Now. What has happened to those who uttered the ‘lockdown mantra’ with fanatical religious fervour? There’s talk of the lockdown being lifted at the end of the month. There’s no talk of the fact that we have had restrictio­ns of one kind or another since March 2020, but that’s an aside. What’s important is to ask why when we are days away (according to all reports) from restrictio­n-lifting there’s no one saying ‘more of the same medicine!’

Is that some kind of grudging acknowledg­ment that the government’s ‘vaccinatio­n + restrictio­ns’ strategy has worked? Is it that those who saw opportunit­y for advancemen­t (political or economic) have made the relevant bucks or have streamline­d their affairs for sustained enhancemen­t? Have they, should we dare say, been afflicted by some kind of shame for being self-seeking and pernicious in a time of crisis?

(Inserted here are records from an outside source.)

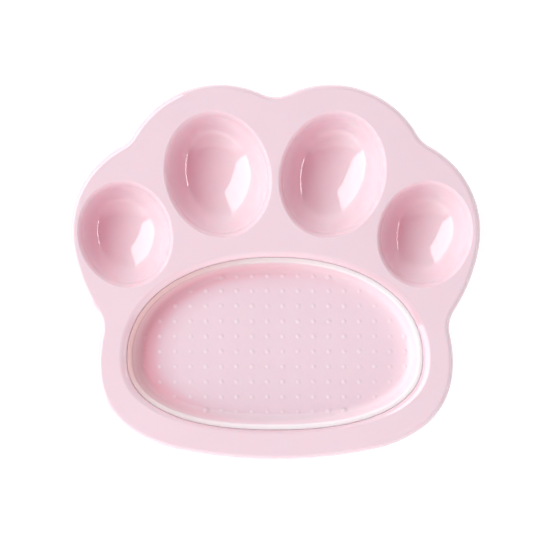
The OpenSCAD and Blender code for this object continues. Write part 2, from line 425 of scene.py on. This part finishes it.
def hollow():
    """The space under the deck, with the walls, ribs and posts left standing in it."""
    corner = 1.2 * MM
    path = [(WALL - 0.35 * MM, SKIRT_Z - 1 * MM), (WALL - 0.35 * MM, SKIRT_Z),
            (WALL, SKIRT_Z + 0.35 * MM), (WALL + FLARE, UNDER_Z - corner)]
    path += [(WALL + FLARE + corner * x, UNDER_Z - corner * y) for x, y in quarter(4)[1:]]
    space = closed("hollow", [rim_ring(inset, z) for inset, z in path])
    tools = []
    top = DECK_Z + 2 * MM
    for well in WELLS:
        for side in (-1, 1):
            depth = well[2] * MM + WALL - WELL_LIP
            rings = [well_ring(well, side, WALL, 1, top, 72)]
            rings += [well_ring(well, side, WALL, s, DECK_Z - WELL_LIP - d, 72)
                      for s, d in bowl_section(depth, 24)]
            tools.append(closed("well_wall", rings))
    inner = PAD_GAP + PAD_T - RIM_W
    seat = PAD_GAP + WALL
    path = [(seat, top), (seat, DECK_Z - LEDGE_H - WALL), (inner + WALL, DECK_Z - LEDGE_H - WALL)]
    path += floor_edge(inner + WALL - PAD_DRAFT, RECESS_Z - WALL, SOLE_R + WALL)
    tools.append(closed("recess_wall", [palm_ring(g, z) for g, z in path]))
    for start, end, depth in CENTRE_RIBS + RIBS:
        for side in ((1,) if start[0] == 0 else (-1, 1)):
            a, c = [(side * p[0] * K, p[1] * K) for p in (start, end)]
            tools.append(box_between("rib", a, c, UNDER_Z - depth * MM, top, 1.8 * MM, 0.4 * MM))
    for node in FEET:
        tools.append(post("post", foot_centre(node), POST_R, SKIRT_Z, top))
    combine(space, tools)
    return space


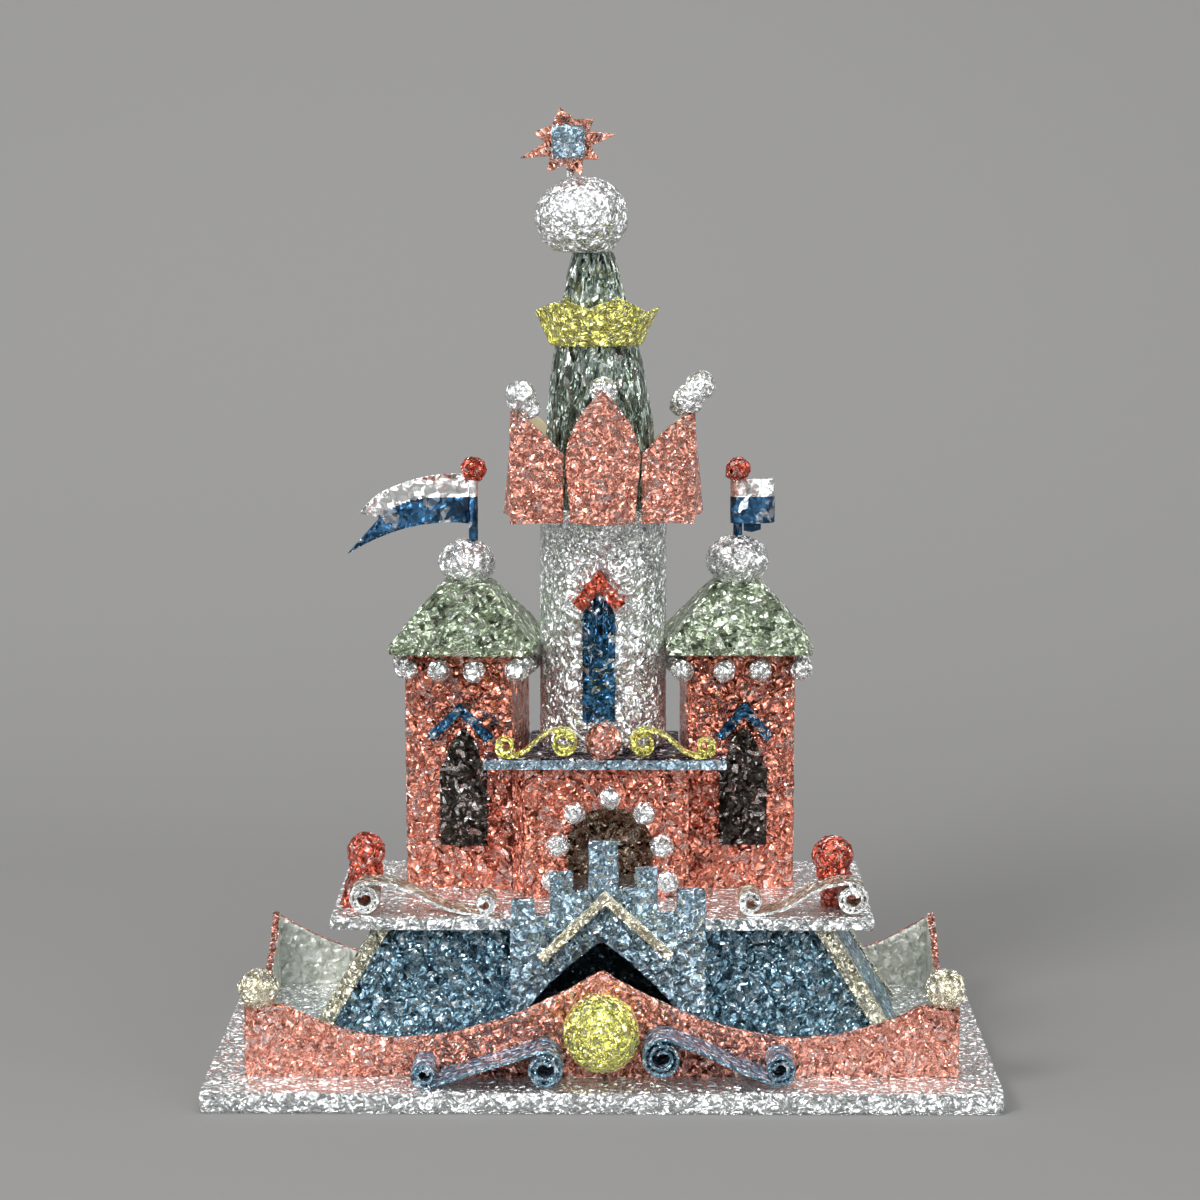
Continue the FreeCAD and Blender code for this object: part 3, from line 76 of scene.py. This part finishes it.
class CastleFoilColours(bpy.types.PropertyGroup):
    """Colours of the foils and of the bare card."""
    silver: colour("Silver foil", "Plain kitchen foil on the base, terrace and keep", "#F8FAFA")
    ball_silver: colour("Ball foil", "Plain foil pressed into balls", "#FDFEFE")
    dull_silver: colour("Dull silver foil", "Flat foil inside the walls", "#D8DBD0")
    rose: colour("Rose foil", "Faded red foil on the walls and petals", "#F0A692")
    red: colour("Red foil", "Red foil on the towers and porch", "#F29A82")
    bright_red: colour("Bright red foil", "Red foil on the posts and the small balls", "#DC6C57")
    peach: colour("Peach foil", "Paler red foil of the star", "#F8AC94")
    blue: colour("Blue foil", "Blue foil on the podium", "#84A6B8")
    window_blue: colour("Window blue", "Blue foil of the keep's window and the tower chevrons", "#335D7E")
    flag_blue: colour("Flag blue", "Blue foil on the lower half of the flags", "#345878")
    steel: colour("Steel blue foil", "Pale blue foil on the gatehouse", "#A8C2D2")
    scroll_steel: colour("Scroll foil", "Dark steel foil along the front strips", "#6C859E")
    # Painted reflection: the terrace strips are silver foil, and this brown-grey tone stands for the rose
    # walls and red towers mirrored in them.
    terrace_strip_painted_reflection: colour("Terrace strip foil", "Brown-grey foil along the terrace strips", "#B5AE9A")
    plum: colour("Plum foil", "Near-black foil on the porch roof", "#3A2C40")
    green: colour("Green foil", "Sage green foil on the hipped roofs", "#C2D0B4")
    dark_green: colour("Bottle green foil", "Dark green foil on the spire", "#8E9C91")
    black: colour("Black foil", "Black-brown foil of the windows", "#443E39")
    # Painted light: this colour is far paler than the brown-black door foil, to brighten the panel that sits
    # back in the porch's recess, where shade falls.
    door: colour("Door foil", "Brown-black foil of the door", "#E8D4BA")
    gold: colour("Gold foil", "Yellow gold foil on the boss and the crown", "#FEFA90")
    pale_gold: colour("Pale gold foil", "Champagne foil on the small balls and the strips", "#F6F0D6")
    cream: colour("Cream card", "Bare card inside the petals", "#CDBF9F")
    backdrop: colour("Backdrop", "Plain floor and backdrop", "#7A7978")


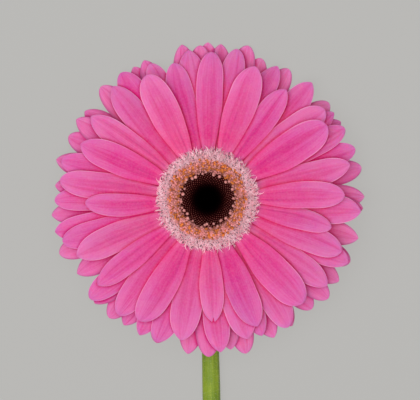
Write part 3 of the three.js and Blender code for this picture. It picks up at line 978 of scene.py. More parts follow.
@dataclass
class RayFlorets:
    """All the ray florets: three rows of single petals and the back whorl that is one piece."""

    head: HeadFrame
    material: bpy.types.Material
    back_material: bpy.types.Material
    rows: Sequence[str] = ("front_ray", "second_ray", "third_ray")
    lifts: Sequence[float] = (0.2 * MM, 0.3 * MM, 0.3 * MM)
    raised: Sequence[float] = (0.0, 0.5 * MM, 1.4 * MM, 2.2 * MM)
    longer: Sequence[float] = (0.0, 0.0, 0.5 * MM)
    back_longer: float = 0.9 * MM
    back_width: float = 9.2 * MM
    back_bearings: Sequence[float] = (
        0.2, 5, 15, 21, 31.5, 41, 51.5, 59.5, 78.5, 89, 93.7, 104.5, 113.5, 122, 129, 136.5, 146, 154.5,
        165.5, 171, 180, 187, 199.5, 213.5, 220, 227.5, 240.5, 250, 264.5, 275.5, 285, 294.5, 301.5, 306,
        317, 331, 335.5, 350.5, 357,
    )

    def rise(self, row: int, bearing: float) -> float:
        """How far a petal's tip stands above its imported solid: nothing on the side that rests."""
        return self.raised[row] * (1 - math.cos(bearing)) / 2

    def form(self, node: str, seed: int) -> PetalForm:
        """Form of a single petal: drawn by its seed, apart from a few with marks of their own.

        Args:
            node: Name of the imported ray.
            seed: Seed of its draw.

        Returns:
            The form.
        """
        form = PetalForm.grown(seed)
        if node == "front_ray_08":
            form.tip, form.grooves = Tip.NOTCHED, [(0.02, 0.8), (-0.4, 0.3), (0.42, 0.3)]
        if node == "front_ray_02":
            form.tip, form.grooves = Tip.POINTED, [(0.0, 1.0), (0.4, 0.2)]
        return form

    @staticmethod
    def middle_line(
        points: Array, foot_bearing: float, tip_bearing: float, foot: float, reach: float
    ) -> Array:
        """Height of a packed ray along its middle.

        Args:
            points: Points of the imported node, in the head's frame.
            foot_bearing: Bearing of the ray's foot.
            tip_bearing: Bearing of its tip.
            foot: Radius of the foot.
            reach: Radius of the tip.

        Returns:
            Radius and height of stations along the middle, from the foot to the tip.
        """
        stations = []
        for share in (0.0, 0.1, 0.26, 0.44, 0.62, 0.78, 0.9, 1.0):
            radius = foot + (reach - foot) * share
            bearing = foot_bearing + (tip_bearing - foot_bearing) * share**2
            target = polar(np.array(radius), np.array(bearing), np.array(0.0))
            gap = np.hypot(points[:, 0] - target[0], points[:, 1] - target[1])
            near = points[gap < gap.min() + 0.15 * MM]
            stations.append((radius, (near[:, 2].min() + near[:, 2].max()) / 2))
        coarse = np.array(stations)
        fine = np.linspace(foot, reach, 40)
        bend = np.polyfit(coarse[:, 0], coarse[:, 1], 3)
        return np.stack([fine, np.polyval(bend, fine)], axis=1)

    def single(self, node: str, row: int, seed: int) -> RayFloret:
        """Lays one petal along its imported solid.

        Args:
            node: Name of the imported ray.
            row: Its row, 0 for the front one.
            seed: Seed of its own form.

        Returns:
            The petal.
        """
        points, radius, bearing = self.head.polar_points(node)
        foot, reach = radius.min(), radius.max()
        rough = bearing[radius.argmax()]
        turned = (bearing - rough + math.pi) % (2 * math.pi) - math.pi
        at_tip = turned[radius > reach - 0.1 * MM]
        at_foot = turned[radius < foot + 0.06 * MM]
        tip_turn, foot_turn = (at_tip.min() + at_tip.max()) / 2, (at_foot.min() + at_foot.max()) / 2
        share = (radius - foot) / (reach - foot)
        middle = foot_turn + (tip_turn - foot_turn) * share**2
        width = 2 * np.abs(radius * np.sin(turned - middle)).max()
        line = self.middle_line(points, rough + foot_turn, rough + tip_turn, foot, reach)
        return RayFloret(
            rough + foot_turn, rough + tip_turn, foot, reach + self.longer[row], width, line,
            self.form(node, seed), lift=self.lifts[row], raised=self.rise(row, rough),
        )

    def back_whorl(self) -> list[RayFloret]:
        """Lays the petals of the back row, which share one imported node.

        Returns:
            The petals, in order of bearing.
        """
        points, radius, bearing = self.head.polar_points("back_rays")
        whorl = []
        for number, degrees in enumerate(self.back_bearings):
            at = math.radians(degrees)
            turned = np.abs((bearing - at + math.pi) % (2 * math.pi) - math.pi)
            reach = radius[turned < math.radians(1.6)].max()
            line = self.middle_line(points, at, at, radius.min(), reach)
            whorl.append(RayFloret(
                at, at, radius.min(), reach + self.back_longer, self.back_width, line,
                PetalForm.grown(500 + number), raised=self.rise(3, at),
            ))
        return whorl

    def build(self) -> list[bpy.types.Object]:
        """Makes every ray floret.

        Returns:
            The petals, front row first, and the back whorl.
        """
        singles = {}
        nodes = sorted(n for n in frame["nodes"] if n.startswith(tuple(self.rows)))
        for number, node in enumerate(nodes):
            row = next(i for i, prefix in enumerate(self.rows) if node.startswith(prefix))
            singles[node] = self.single(node, row, 11 + number)
        whorl = self.back_whorl()
        everyone = [*singles.values(), *whorl]
        made = []
        for node, floret in singles.items():
            surface = Surface()
            floret.add_to(surface, self.head, everyone)
            mesh = self.head.place(surface.mesh(f"petal_{node}"))
            made.append(show_piece(mesh, "ray", self.material, node))
        surface = Surface()
        for floret in whorl:
            floret.add_to(surface, self.head, everyone)
        mesh = self.head.place(surface.mesh("petals_back_whorl"))
        made.append(show_piece(mesh, "back_ray", self.back_material, "back_rays"))
        return made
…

Months ago, there were ‘experts’ saying ‘this is the worst we’ve had.’ Even a child capable of comparing numbers could have concluded the same considerin­g say the number of people infected and the number of deaths. Months ago, there were ‘experts’ saying ‘we will see the beginning of the next wave soon.’ Soothsayer­s, is that what they are? All this, based on knowledge that’s little more than a speck of dust compared with the universe of informatio­n yet to be obtained regarding the virus, its mutations and spread.

Here is a repeat of a question posed a week ago: how does one account for the fact that the number of deaths (per week, per month) in 2021 has essentiall­y remained the same as the averages over the previous five years? Why won’t ‘experts’ check the details? Are they scared they might encounter some devil that might give them nightmares thereafter?

Politics. Economics. Political economy. These are frames that help us unmask those whose intentions are not as benevolent as they might want us to believe.